Israel may claim it drops leaflets and makes calls to spare civilian lives, but obviously if that is the case, it never investigates how these tactics work in practice. With no safe place to go, with attacks on anything that moves, with bombings shifting from one locale to another, Israeli warnings only increase civilian panic. Why flee your home if you don’t know whether you will be safe out in the open, and there is no place to flee to? Or whether the school or refugee center you reach will be the next target. Had Israel been serious about protecting civilians, then it would have opened its borders and let the non-combatant Palestinians flee from the war zone as international law demands. But Israel would not countenance Palestinian refugees on its territory, so it could only urge that they even more tightly concentrate themselves in the Gaza urban areas, which the Israelis eventually ended up attacking anyway.

Several times Wright repeats the Israeli mantra that no country would accept the rocket firing on its citizens that Israel has experienced. He even quotes Obama in Israel last year, “No country would accept missiles landing on the heads of its citizens. If missiles were falling where my two daughters sleep, I would do everything in order to stop that.” The twelve thousand rockets and mortars fired into Israel between 2000 and 2008 are noted, but the context is missing. This is partially correct, but not very illuminating.
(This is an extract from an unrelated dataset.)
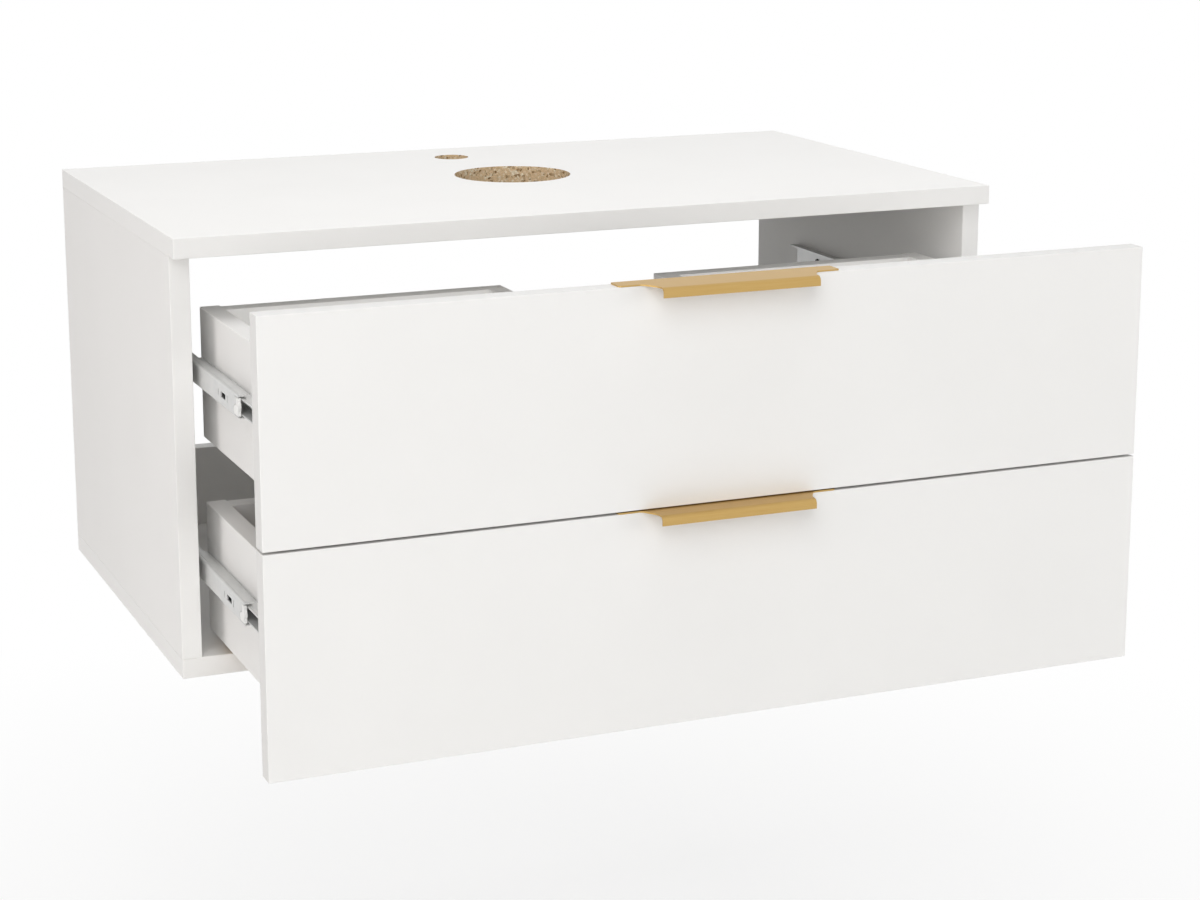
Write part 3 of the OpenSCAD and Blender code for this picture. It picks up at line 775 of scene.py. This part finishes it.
def add_floor(settings):
    """A wide pale floor that shows white and keeps the object's shadow."""
    level = cad_box[0].z - settings.floor_drop
    deselect()
    bpy.ops.mesh.primitive_plane_add(size=settings.floor_size, location=(0, 0, level))
    floor = bpy.context.object
    floor.name = "floor"
    material = bpy.data.materials.new("pale_studio_floor")
    tree = empty_tree(material)
    matt = add(tree, "ShaderNodeBsdfDiffuse", {"Color": rgba(settings.floor_colour)})
    white = add(tree, "ShaderNodeEmission", {"Strength": 1.0})
    # under the object a share of the floor is shaded, so that its shadow shows, and far away none
    place = add(tree, "ShaderNodeTexCoord").outputs["Object"]
    away = add(tree, "ShaderNodeVectorMath", {0: place, 1: settings.shadow_centre}, operation="DISTANCE")
    plain = add(tree, "ShaderNodeMapRange",
                {"Value": away.outputs["Value"], "From Min": settings.shadow_core * settings.shadow_reach,
                 "From Max": settings.shadow_reach, "To Min": settings.floor_white, "To Max": 1.0},
                interpolation_type="SMOOTHSTEP")
    share = add(tree, "ShaderNodeMath", {0: seen_directly(tree), 1: plain.outputs["Result"]},
                operation="MULTIPLY")
    both = add(tree, "ShaderNodeMixShader", {0: share.outputs[0], 1: matt.outputs[0], 2: white.outputs[0]})
    add(tree, "ShaderNodeOutputMaterial", {"Surface": both.outputs[0]})
    floor.data.materials.append(material)


def add_sky(settings):
    """An even light from all round, which looks white."""
    world = bpy.data.worlds.new("studio")
    tree = empty_tree(world)
    spread = add(tree, "ShaderNodeMapRange", {"Value": seen_directly(tree), "To Min": settings.sky,
                                              "To Max": 1.0})
    light = add(tree, "ShaderNodeBackground", {"Color": (1, 1, 1, 1), "Strength": spread.outputs["Result"]})
    add(tree, "ShaderNodeOutputWorld", {"Surface": light.outputs[0]})
    bpy.context.scene.world = world


# name, place, what it points at, width and height, power in watts, colour, and whether it is reflected
LAMPS = (
    ("key_softbox", (-1.2, -2.6, 2.2), (0, -0.4, 0), (2.0, 1.5), 29, "FFFFFF", False),
    ("low_key_softbox", (-1.4, -3.0, 0.8), (0, -0.4, 0), (2.4, 1.8), 26, "FFFFFF", True),
    ("front_right_softbox", (2.2, -2.6, 0.4), (0, -0.4, 0), (2.0, 1.5), 26, "FFFFFF", False),
    ("left_softbox", (-2.8, -0.8, 0.6), (0, -0.4, 0), (1.6, 1.6), 23, "FFFAF8", True),
    ("overhead_softbox", (0, -0.4, 2.4), (0, -0.4, 0), (2.4, 1.8), 38, "FFFFFF", False),
    ("rear_right_softbox", (2.4, 1.6, 1.2), (0, -0.3, 0), (2.0, 1.5), 22, "FFFFFF", False),
)


def add_lamp(name, place, target, size, power, tint, reflects):
    """A rectangular softbox that points at a target."""
    data = bpy.data.lights.new(name, "AREA")
    data.shape = "RECTANGLE"
    data.size, data.size_y = size
    data.energy = power
    data.color = linear(tint)
    lamp = add_object(name, data)
    lamp.location = place
    lamp.rotation_euler = (Vector(target) - Vector(place)).to_track_quat("-Z", "Y").to_euler()
    lamp.visible_glossy = reflects


# ---- Everything the frame already has the right shape for ----

class VANITY_OT_metalwork(bpy.types.Operator):
    """Finish the runners, their end stops, the screws and the dowels"""

    bl_idname = "vanity.metalwork"
    bl_label = "Runners and fixings"

    def execute(self, context):
        settings = context.scene.vanity_steel
        finishes = {"zinc_steel": zinc_plated(settings), "black_steel": black_phosphate(settings),
                    "grey_plastic": moulded_plastic(settings), "beech": turned_beech(settings)}
        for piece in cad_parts.values():
            slot = piece.data.materials[0].name
            if slot in finishes:
                piece.data.materials[0] = finishes[slot]
        return {"FINISHED"}


class VANITY_PT_panel(bpy.types.Panel):
    """Sizes, colours and steps of the vanity"""

    bl_idname = "VANITY_PT_panel"
    bl_label = "Vanity"
    bl_space_type = "VIEW_3D"
    bl_region_type = "UI"
    bl_category = "Vanity"

    def draw(self, context):
        for name in GROUPS:
            box = self.layout.box()
            group = getattr(context.scene, name)
            for key in group.__annotations__:
                box.prop(group, key)
        for operator in OPERATORS:
            self.layout.operator(operator.bl_idname)


GROUPS = {"vanity_boards": BoardSettings, "vanity_handles": HandleSettings, "vanity_steel": SteelSettings,
          "vanity_stage": StageSettings}
OPERATORS = (VANITY_OT_stage, VANITY_OT_carcass, VANITY_OT_fronts, VANITY_OT_boxes, VANITY_OT_bottoms,
             VANITY_OT_handles, VANITY_OT_metalwork)


def register():
    """Registers the settings, the operators and the panel."""
    for name, group in GROUPS.items():
        bpy.utils.register_class(group)
        setattr(bpy.types.Scene, name, PointerProperty(type=group))
    for made in (*OPERATORS, VANITY_PT_panel):
        bpy.utils.register_class(made)


def unregister():
    """Takes them out again."""
    for made in reversed((*OPERATORS, VANITY_PT_panel)):
        bpy.utils.unregister_class(made)
    for name, group in reversed(GROUPS.items()):
        delattr(bpy.types.Scene, name)
        bpy.utils.unregister_class(group)


def main():
    """Makes everything in order."""
    register()
    bpy.ops.vanity.stage()
    bpy.ops.vanity.carcass()
    bpy.ops.vanity.fronts()
    bpy.ops.vanity.boxes()
    bpy.ops.vanity.bottoms()
    bpy.ops.vanity.handles()
    bpy.ops.vanity.metalwork()


if __name__ == "__main__":
    main()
By hewing to the Israeli narrative, Wright is unable to see the truth, that both sides are locked into a strategic race for deterrence against the other. "Collective punishment" applied to civilians, aka terror when the other side is employing it, is the means by which Israel seeks to maintain deterrence, and hence control, of the Palestinians. In response Hamas has attempted to establish its own deterrence vis-a-vis Israel with guerrilla actions, terror attacks, suicide bombings (a tactic which turned out to be a failure and counterproductive), and more recently, inaccurate rocket attacks.
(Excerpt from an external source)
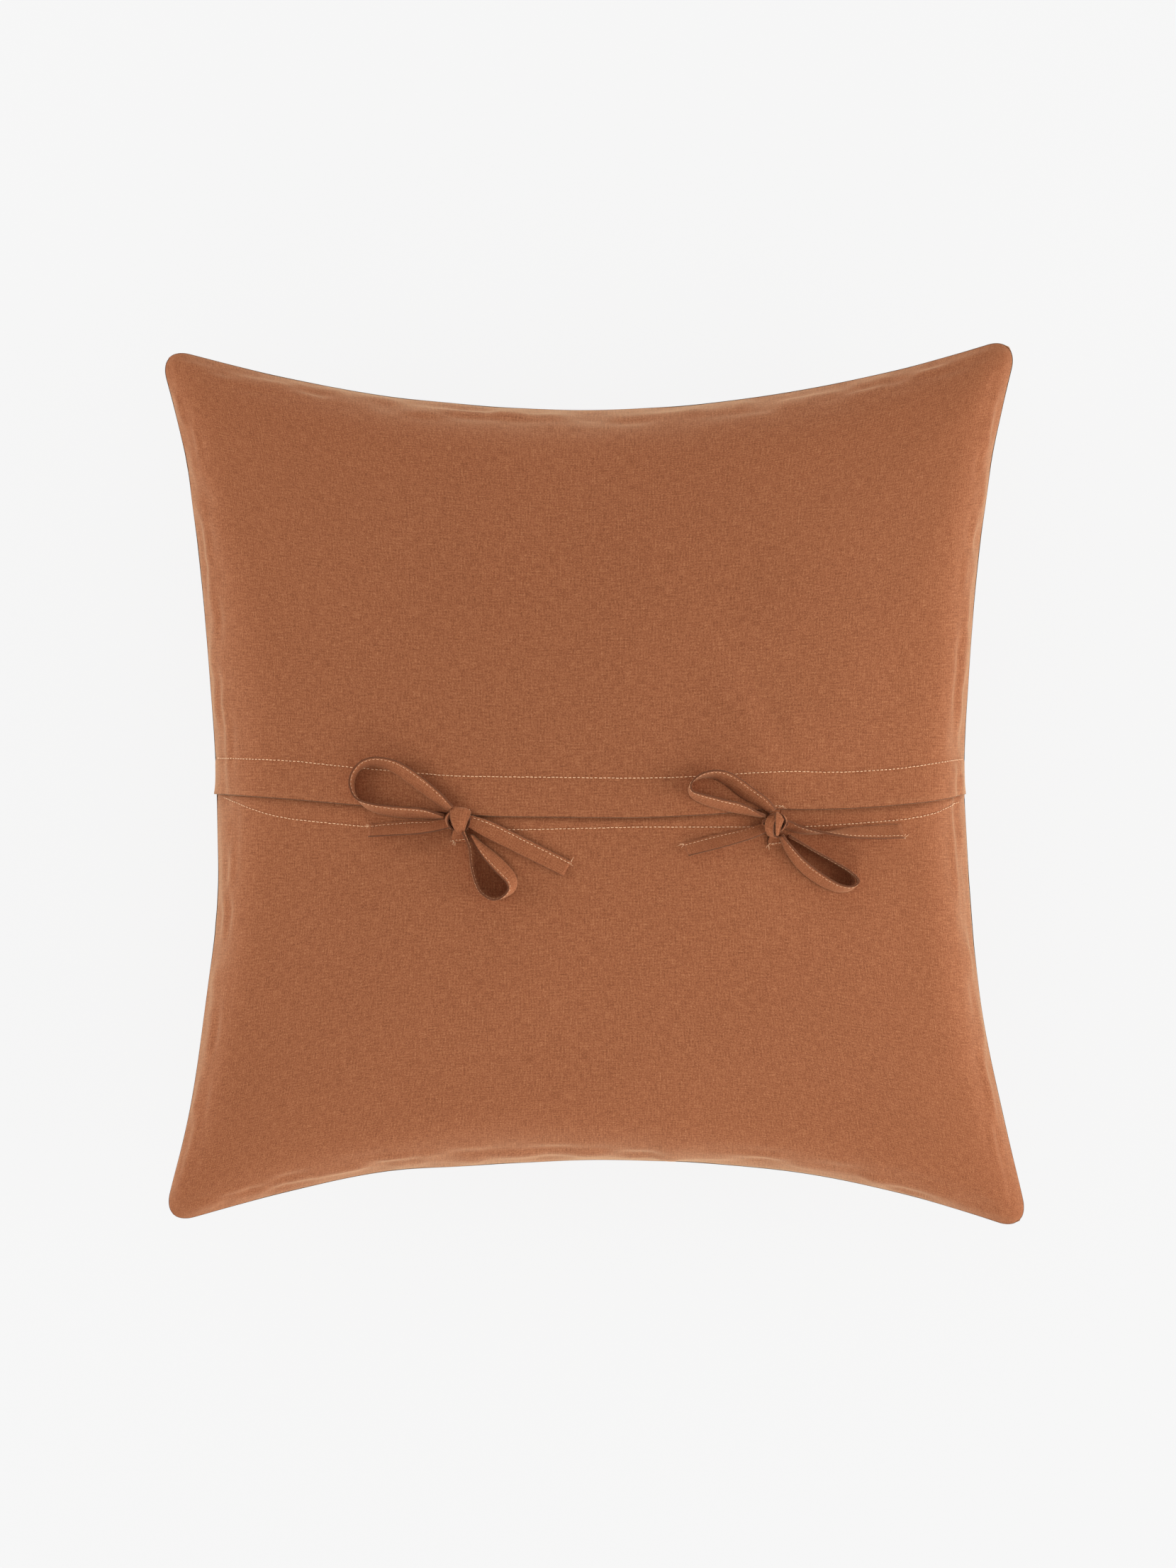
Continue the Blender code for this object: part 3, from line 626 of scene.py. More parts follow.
# height and up direction of what a tie rests on
def backHeight(x, y):
    x, y = np.array(x, float), np.array(y, float)
    U, V = backPlace(x, y)
    place, outward = coverSurface(U, V, 0)
    below = y < lineY("flapEdge", x)
    return place[..., 2] - np.where(below, flapDrop * lowerRecess(x, y), 0), outward


# columns from seam to seam, closer together near the seams
def gatheredColumns(count):
    g = np.linspace(-1, 1, count)
    return 0.72 * g + 0.28 * np.sin(np.pi * g / 2)


def addPiece(name, points, faces, material, uvs=None, wearAndShade=None, smooth=True):
    mesh = bpy.data.meshes.new(name)
    mesh.from_pydata(np.asarray(points).reshape(-1, 3).tolist(), [], [list(f) for f in faces])
    if smooth:
        mesh.shade_smooth()
    if uvs is not None:
        layer = mesh.uv_layers.new(name="cloth")
        corners = np.empty(len(mesh.loops), int)
        mesh.loops.foreach_get("vertex_index", corners)
        layer.data.foreach_set("uv", np.asarray(uvs).reshape(-1, 2)[corners].ravel())
    if wearAndShade is not None:
        attribute = mesh.attributes.new("wearAndShade", "FLOAT", "POINT")
        attribute.data.foreach_set("value", np.asarray(wearAndShade, np.float32).ravel())
    mesh.materials.append(material)
    piece = bpy.data.objects.new(name, mesh)
    bpy.context.scene.collection.objects.link(piece)
    return piece


def weld(piece):
    bm = bmesh.new()
    bm.from_mesh(piece.data)
    bmesh.ops.remove_doubles(bm, verts=bm.verts, dist=0.01 * mm)
    bm.to_mesh(piece.data)
    bm.free()


# a piece that stays on the cushion
def settle(piece, nodes):
    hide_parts(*nodes)
    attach(piece, "cushion")


# The cover's front, the side it lies on: one square from seam to seam.
frontPanel = {"columns": 151, "seamWear": 0.15, "wearReach": 3 * mm}


def makeFront():
    count = frontPanel["columns"]
    columns = gatheredColumns(count)
    U, V = np.meshgrid(columns, columns, indexing="ij")
    place, _ = coverSurface(U, V, 1)
    near = np.minimum(1 - np.abs(U), 1 - np.abs(V)) * half
    wearAndShade = frontPanel["seamWear"] * np.exp(-near / frontPanel["wearReach"])
    piece = addPiece("coverFront", place, gridFaces(count, count, flip=True), linen,
                     np.stack((U * half, V * half), -1), wearAndShade)
    settle(piece, ("cover_front_panel",))


makeFront()

# The back panels: rows from a hemmed edge to the seam, and the hem turned under.
backPanels = {
    "coverBackUpper": {"node": "cover_back_upper_panel", "isFlap": True, "stitching": "flapStitching",
                       "edgeShift": 0.0, "turnedRows": 11, "flatHeight": 0.38},
    "coverBackLower": {"node": "cover_back_lower_panel", "isFlap": False, "stitching": "lowerStitching",
                       "edgeShift": opening["underlap"], "turnedRows": 8, "flatHeight": 0.37},
}
hem = {
    "columns": 221, "hemRows": 12, "panelRows": 92,
    "layersLift": 0.45 * mm, "layersBlend": 1.0 * mm,         # the extra layers of the turned hem
    "stitchDip": 0.4 * mm, "stitchWidth": 1.3 * mm,           # the stitches pull the cloth down
    "puckerHeight": 0.22 * mm, "puckerPitch": 3.2 * mm, "puckerReach": 5 * mm,
    # the flap's edge stands off, most of all where it meets the side seams
    "edgeLift": 0.45 * mm, "edgeWave": 0.25 * mm, "edgeWavePitch": 30 * mm, "edgeReach": 7 * mm,
    "leftEndLift": 1.6 * mm, "leftEndReach": 14 * mm, "rightEndShare": 0.35, "rightEndReach": 10 * mm,
    "sewnIn": 9 * mm,                                         # where the lower panel rises into the side seams
    "seamWear": 0.12, "seamWearReach": 3 * mm,
    "edgeWear": 0.2, "edgeWearPlace": 1.5 * mm, "edgeWearWidth": 0.9 * mm,
    # painted shade: the turned-under part of the flap's hem is coloured dark, as the shadow beneath the flap's edge
    "underHemPaintedShade": -0.75,
}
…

In military and think-tank circles Israel is fairly open about its application of collective punishment. Indeed, civilian death tolls have never led to Israeli second thoughts. Gaza worked, they will say. Less obvious and accepted is the notion that the Palestinians are also in their own way also seeking a deterrent capability. (During the Second Intifada the Palestinians overplayed their hand and went beyond deterrence in the way they accelerated the suicide bombings, deluding themselves for a brief period of time into thinking these tactics were so successful they could achieve parity with Israel by their use. Instead the carnage provoked a ferocious Israeli reaction and the Israelis crushed the Palestinian uprising. Hamas has since returned to searching for a way to establish a level of deterrence. Fatah has abandoned the armed route, but has gained nothing with the Israelis. Whether Fatah will remain passive remains to be seen.)

Being the far superior power, Israel has determined the rules of the conflict. Hamas and the Palestinians respond. Seen in the context of a mutual game of deterrence, Hamas’ strategy and tactical maneuverings are rational, even if the acts themselves are immoral. We are not simply seeing the bloodthirsty cravings of extremists or the primitive urges for revenge as Wright implies.
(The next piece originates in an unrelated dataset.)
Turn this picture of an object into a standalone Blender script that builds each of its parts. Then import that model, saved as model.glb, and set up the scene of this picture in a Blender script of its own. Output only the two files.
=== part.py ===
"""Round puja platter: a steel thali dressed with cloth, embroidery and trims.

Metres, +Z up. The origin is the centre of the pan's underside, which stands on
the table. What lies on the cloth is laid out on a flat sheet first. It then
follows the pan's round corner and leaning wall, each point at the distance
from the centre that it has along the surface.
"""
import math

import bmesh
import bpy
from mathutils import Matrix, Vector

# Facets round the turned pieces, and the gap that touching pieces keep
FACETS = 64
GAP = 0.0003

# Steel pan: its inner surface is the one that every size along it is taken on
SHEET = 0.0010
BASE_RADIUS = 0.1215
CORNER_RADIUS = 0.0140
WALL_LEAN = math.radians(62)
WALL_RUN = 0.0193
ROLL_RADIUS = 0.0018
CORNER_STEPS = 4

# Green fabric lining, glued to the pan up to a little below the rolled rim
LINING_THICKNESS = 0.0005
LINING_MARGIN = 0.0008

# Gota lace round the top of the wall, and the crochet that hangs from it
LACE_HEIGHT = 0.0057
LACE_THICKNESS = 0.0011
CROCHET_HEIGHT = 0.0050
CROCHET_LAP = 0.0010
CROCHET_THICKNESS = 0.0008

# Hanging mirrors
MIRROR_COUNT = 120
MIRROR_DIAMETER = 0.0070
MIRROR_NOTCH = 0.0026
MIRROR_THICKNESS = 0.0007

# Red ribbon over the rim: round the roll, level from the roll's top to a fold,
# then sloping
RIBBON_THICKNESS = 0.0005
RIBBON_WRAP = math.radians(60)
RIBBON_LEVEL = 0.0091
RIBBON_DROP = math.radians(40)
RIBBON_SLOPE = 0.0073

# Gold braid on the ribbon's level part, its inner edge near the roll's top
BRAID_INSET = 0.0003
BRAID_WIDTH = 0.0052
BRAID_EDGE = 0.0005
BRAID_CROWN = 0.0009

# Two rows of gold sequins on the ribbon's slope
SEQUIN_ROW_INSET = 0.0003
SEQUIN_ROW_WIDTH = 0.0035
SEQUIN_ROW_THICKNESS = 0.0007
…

Basically Israel is satisfied with the status quo. The Palestinians want to upend that status quo – aiming for one state or two states – i.e., some end to the occupation. To deter Palestinian violence against the current order, Israel enforces a limited but still severe collective punishment on the Palestinian civilian population as the price for its militants’ activities. Moreover, the Israelis expect the Palestinian population to blame the militants for the Israeli punishment, and eventually to demand that the militants stop their attacks on the Israelis. Hamas knows it cannot defeat Israel militarily, but it also cannot let Israel pay no price for the continuation of the status quo.

Firing rockets is a signal to the Israelis that the Palestinians will not just passively (or non-violently) accept the current situation. The wild inaccuracy of Palestinian rockets is intentional. The rockets cause psychological angst for Israeli civilians and a political problem for the Israeli government, but they don’t kill many Israelis. If the rockets were more effective at killing, the Israelis would retaliate with overwhelming force. The intensity of the rocket firings is gauged to keep Israeli cost-benefit calculations for an escalated response or a full invasion below the threshold. Hence, it is inaccurate to say that Hamas wants to kill as many Israelis as possible. If that was the aim, they would choose other tactics.

Once Israel refused to lift the blockade on Gaza during the cease fire, Hamas had no choice but to up the ante. Their people were approaching destitution, just as Israel intended. Hamas needed to try and force Israel to negotiate an amelioration of the blockade, even if the odds of success were against them. To renew the ceasefire with the blockade still in full force would have irreparably eroded support for Hamas.

Armed with this analysis we can reject one of Wright’s conclusion. He writes,

"They also underscore the biases that had taken root in each camp: the Israeli belief that Hamas terrorists and the Gazan people were one and the same; the Gazan tendency to support any act of resistance against the Israelis, no matter how self-defeating it might be."

While the majority of Israelis probably do see Hamas and the Gazan people as one and the same, Gazans have been much more circumspect about supporting "any act of resistance." If one examines Palestinian polling since the Oslo accords, you will see that Palestinians’ approval of suicide bombings and other acts of violence have varied greatly over the period. As their situation has only worsened, Gazans in their desperation have been willing for all kinds of strategies to be tried, both violent and non-violent. All have been self-defeating. Until Wright and the Israelis can demonstrate to the Gazans an alternative other than surrender, Wright should be more careful in his judgements.

Wright’s letter from Gaza is not completely one-sided, but neither does it answer the question posed.